Work to do> Retype, exactly as written, every line from the one containing "start_clean()" down to the one containing "points = [vertex.co", including both, and nothing else.

Supplied material>
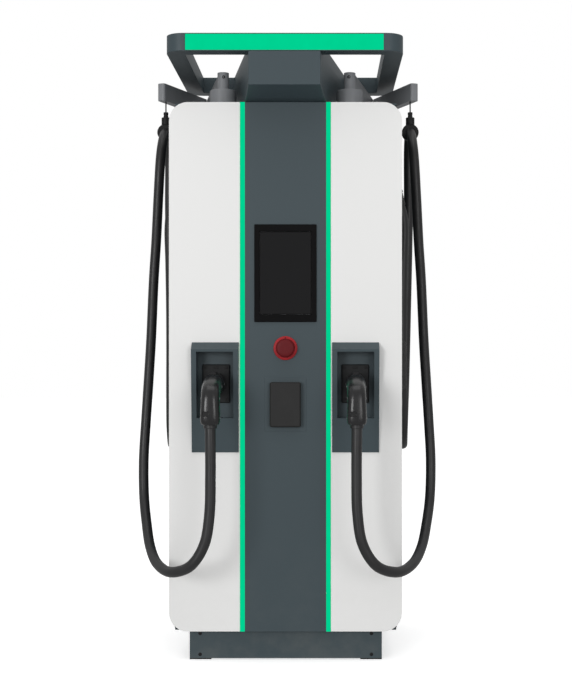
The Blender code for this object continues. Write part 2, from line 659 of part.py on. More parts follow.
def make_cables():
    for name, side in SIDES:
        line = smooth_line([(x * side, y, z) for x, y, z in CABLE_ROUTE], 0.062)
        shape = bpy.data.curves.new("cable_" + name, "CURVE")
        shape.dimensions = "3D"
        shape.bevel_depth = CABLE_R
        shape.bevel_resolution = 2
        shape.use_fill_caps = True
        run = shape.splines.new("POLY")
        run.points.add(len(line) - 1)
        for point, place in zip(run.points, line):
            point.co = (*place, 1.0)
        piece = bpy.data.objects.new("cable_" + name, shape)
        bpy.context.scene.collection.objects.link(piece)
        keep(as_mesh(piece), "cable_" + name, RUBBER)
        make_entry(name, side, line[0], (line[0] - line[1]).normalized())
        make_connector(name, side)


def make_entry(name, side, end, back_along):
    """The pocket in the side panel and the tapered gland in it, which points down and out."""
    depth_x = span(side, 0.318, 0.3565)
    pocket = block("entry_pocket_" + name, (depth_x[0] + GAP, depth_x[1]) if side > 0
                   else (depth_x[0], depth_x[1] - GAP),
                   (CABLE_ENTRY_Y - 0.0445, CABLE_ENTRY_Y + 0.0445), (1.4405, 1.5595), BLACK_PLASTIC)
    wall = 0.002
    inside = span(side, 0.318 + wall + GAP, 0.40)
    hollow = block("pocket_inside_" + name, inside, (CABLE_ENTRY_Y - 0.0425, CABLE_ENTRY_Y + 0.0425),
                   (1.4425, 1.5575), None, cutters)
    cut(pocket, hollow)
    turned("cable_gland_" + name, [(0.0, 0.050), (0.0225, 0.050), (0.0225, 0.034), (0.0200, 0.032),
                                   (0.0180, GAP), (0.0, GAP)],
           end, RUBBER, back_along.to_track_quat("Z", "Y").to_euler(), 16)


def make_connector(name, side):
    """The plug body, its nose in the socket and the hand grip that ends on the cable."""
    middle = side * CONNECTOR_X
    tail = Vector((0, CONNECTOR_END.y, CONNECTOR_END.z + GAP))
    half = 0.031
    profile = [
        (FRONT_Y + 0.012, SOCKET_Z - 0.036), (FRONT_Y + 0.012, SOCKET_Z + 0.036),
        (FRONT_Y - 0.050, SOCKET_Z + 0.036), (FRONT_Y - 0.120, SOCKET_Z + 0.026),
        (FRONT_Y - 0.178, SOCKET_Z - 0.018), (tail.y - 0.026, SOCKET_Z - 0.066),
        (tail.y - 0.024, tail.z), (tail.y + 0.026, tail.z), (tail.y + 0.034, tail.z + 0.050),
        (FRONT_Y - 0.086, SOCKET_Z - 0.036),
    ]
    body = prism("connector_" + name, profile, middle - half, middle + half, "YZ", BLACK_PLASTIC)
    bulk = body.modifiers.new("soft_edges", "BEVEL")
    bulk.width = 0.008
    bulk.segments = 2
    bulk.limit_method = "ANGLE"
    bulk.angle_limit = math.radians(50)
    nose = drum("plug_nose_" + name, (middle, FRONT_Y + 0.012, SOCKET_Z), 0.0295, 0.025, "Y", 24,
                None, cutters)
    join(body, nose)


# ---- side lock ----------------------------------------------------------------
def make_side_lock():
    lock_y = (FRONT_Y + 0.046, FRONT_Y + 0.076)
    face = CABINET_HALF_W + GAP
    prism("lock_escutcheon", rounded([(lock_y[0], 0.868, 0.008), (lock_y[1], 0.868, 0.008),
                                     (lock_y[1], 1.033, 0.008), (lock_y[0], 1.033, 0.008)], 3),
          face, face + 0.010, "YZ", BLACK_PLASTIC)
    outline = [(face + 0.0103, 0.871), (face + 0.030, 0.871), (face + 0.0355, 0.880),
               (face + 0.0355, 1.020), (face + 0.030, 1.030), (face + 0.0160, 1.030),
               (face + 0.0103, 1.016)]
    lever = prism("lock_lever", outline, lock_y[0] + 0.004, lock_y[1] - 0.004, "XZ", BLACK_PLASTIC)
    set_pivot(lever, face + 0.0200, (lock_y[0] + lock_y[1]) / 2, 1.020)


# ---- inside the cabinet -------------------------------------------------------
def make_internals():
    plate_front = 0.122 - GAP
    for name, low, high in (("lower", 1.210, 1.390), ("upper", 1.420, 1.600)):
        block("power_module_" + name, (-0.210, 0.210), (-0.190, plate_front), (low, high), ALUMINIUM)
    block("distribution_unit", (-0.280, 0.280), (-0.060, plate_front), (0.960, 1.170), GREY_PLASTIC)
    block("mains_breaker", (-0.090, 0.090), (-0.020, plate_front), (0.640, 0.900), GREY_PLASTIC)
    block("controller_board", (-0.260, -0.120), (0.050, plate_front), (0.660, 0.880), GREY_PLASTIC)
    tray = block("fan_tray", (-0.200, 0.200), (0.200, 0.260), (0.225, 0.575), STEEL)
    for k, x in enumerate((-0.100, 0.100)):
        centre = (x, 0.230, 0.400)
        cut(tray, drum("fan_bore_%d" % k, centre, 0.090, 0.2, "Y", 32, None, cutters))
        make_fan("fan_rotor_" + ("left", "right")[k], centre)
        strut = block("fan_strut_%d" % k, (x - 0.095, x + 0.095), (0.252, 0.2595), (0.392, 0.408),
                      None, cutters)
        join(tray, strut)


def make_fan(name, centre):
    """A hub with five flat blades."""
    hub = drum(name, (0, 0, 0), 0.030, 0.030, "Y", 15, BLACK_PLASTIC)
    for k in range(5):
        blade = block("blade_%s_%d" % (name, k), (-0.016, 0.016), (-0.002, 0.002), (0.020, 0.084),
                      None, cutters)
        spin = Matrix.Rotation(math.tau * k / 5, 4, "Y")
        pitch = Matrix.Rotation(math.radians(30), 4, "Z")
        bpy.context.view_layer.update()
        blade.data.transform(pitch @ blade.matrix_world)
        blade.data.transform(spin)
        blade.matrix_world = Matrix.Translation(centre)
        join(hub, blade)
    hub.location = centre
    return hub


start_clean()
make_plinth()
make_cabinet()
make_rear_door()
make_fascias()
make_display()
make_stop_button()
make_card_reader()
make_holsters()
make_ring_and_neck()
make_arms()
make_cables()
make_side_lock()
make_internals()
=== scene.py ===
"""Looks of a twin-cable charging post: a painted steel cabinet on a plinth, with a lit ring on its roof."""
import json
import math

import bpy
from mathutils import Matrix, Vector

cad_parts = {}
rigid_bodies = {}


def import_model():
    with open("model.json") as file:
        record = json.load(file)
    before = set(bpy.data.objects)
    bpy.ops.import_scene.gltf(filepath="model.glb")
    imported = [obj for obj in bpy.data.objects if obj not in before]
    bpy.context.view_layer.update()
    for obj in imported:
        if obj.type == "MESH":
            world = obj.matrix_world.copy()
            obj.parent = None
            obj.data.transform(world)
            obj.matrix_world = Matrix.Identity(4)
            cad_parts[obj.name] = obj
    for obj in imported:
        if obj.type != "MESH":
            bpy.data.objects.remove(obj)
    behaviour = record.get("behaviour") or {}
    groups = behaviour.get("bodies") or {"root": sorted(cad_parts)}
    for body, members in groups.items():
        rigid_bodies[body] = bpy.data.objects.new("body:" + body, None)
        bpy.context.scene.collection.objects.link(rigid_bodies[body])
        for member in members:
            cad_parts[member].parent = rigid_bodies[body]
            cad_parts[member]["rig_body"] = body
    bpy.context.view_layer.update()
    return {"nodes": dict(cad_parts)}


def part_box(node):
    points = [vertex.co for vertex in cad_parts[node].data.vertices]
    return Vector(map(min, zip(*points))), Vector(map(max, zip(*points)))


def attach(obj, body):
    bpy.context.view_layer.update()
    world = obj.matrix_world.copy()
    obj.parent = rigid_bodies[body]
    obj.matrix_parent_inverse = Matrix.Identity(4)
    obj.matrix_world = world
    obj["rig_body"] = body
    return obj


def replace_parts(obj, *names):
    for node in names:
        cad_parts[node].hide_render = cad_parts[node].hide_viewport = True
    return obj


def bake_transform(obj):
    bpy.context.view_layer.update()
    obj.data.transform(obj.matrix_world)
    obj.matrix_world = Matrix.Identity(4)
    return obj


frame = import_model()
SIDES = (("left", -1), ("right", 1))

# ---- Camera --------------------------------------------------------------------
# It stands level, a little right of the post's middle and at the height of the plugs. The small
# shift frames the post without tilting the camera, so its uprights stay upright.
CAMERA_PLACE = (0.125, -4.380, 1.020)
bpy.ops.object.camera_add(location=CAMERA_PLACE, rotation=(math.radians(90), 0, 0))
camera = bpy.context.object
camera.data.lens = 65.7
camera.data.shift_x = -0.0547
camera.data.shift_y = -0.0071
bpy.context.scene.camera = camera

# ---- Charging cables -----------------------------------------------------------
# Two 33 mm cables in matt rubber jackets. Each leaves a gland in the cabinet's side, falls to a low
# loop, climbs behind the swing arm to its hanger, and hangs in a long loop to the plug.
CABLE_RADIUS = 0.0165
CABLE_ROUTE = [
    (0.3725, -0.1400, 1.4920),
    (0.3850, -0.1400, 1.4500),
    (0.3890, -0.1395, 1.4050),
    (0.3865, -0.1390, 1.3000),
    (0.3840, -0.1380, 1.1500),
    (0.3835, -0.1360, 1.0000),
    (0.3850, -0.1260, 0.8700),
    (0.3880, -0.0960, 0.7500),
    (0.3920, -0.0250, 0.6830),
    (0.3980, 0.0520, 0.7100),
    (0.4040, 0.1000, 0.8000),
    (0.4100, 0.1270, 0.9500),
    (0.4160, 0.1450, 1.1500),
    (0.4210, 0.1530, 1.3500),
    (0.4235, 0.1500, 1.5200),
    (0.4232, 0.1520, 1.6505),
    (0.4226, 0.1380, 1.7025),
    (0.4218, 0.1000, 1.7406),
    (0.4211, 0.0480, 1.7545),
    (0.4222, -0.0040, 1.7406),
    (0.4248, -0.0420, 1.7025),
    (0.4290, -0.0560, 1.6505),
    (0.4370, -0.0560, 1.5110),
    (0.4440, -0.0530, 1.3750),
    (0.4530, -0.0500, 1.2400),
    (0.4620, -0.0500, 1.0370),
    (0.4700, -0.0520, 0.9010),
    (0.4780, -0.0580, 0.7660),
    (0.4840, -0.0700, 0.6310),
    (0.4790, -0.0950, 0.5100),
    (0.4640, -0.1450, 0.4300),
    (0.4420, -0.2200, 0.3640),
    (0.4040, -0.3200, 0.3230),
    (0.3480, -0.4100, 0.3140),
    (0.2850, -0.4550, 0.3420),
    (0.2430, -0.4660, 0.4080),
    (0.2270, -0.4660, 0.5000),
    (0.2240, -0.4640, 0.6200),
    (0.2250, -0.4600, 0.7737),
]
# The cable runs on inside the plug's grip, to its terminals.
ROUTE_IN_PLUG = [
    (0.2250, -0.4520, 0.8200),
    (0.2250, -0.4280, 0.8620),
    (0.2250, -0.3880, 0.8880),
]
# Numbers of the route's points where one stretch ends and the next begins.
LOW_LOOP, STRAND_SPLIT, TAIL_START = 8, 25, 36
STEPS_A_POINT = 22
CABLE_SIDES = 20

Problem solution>
start_clean()
make_plinth()
make_cabinet()
make_rear_door()
make_fascias()
make_display()
make_stop_button()
make_card_reader()
make_holsters()
make_ring_and_neck()
make_arms()
make_cables()
make_side_lock()
make_internals()
=== scene.py ===
"""Looks of a twin-cable charging post: a painted steel cabinet on a plinth, with a lit ring on its roof."""
import json
import math

import bpy
from mathutils import Matrix, Vector

cad_parts = {}
rigid_bodies = {}


def import_model():
    with open("model.json") as file:
        record = json.load(file)
    before = set(bpy.data.objects)
    bpy.ops.import_scene.gltf(filepath="model.glb")
    imported = [obj for obj in bpy.data.objects if obj not in before]
    bpy.context.view_layer.update()
    for obj in imported:
        if obj.type == "MESH":
            world = obj.matrix_world.copy()
            obj.parent = None
            obj.data.transform(world)
            obj.matrix_world = Matrix.Identity(4)
            cad_parts[obj.name] = obj
    for obj in imported:
        if obj.type != "MESH":
            bpy.data.objects.remove(obj)
    behaviour = record.get("behaviour") or {}
    groups = behaviour.get("bodies") or {"root": sorted(cad_parts)}
    for body, members in groups.items():
        rigid_bodies[body] = bpy.data.objects.new("body:" + body, None)
        bpy.context.scene.collection.objects.link(rigid_bodies[body])
        for member in members:
            cad_parts[member].parent = rigid_bodies[body]
            cad_parts[member]["rig_body"] = body
    bpy.context.view_layer.update()
    return {"nodes": dict(cad_parts)}


def part_box(node):
    points = [vertex.co for vertex in cad_parts[node].data.vertices]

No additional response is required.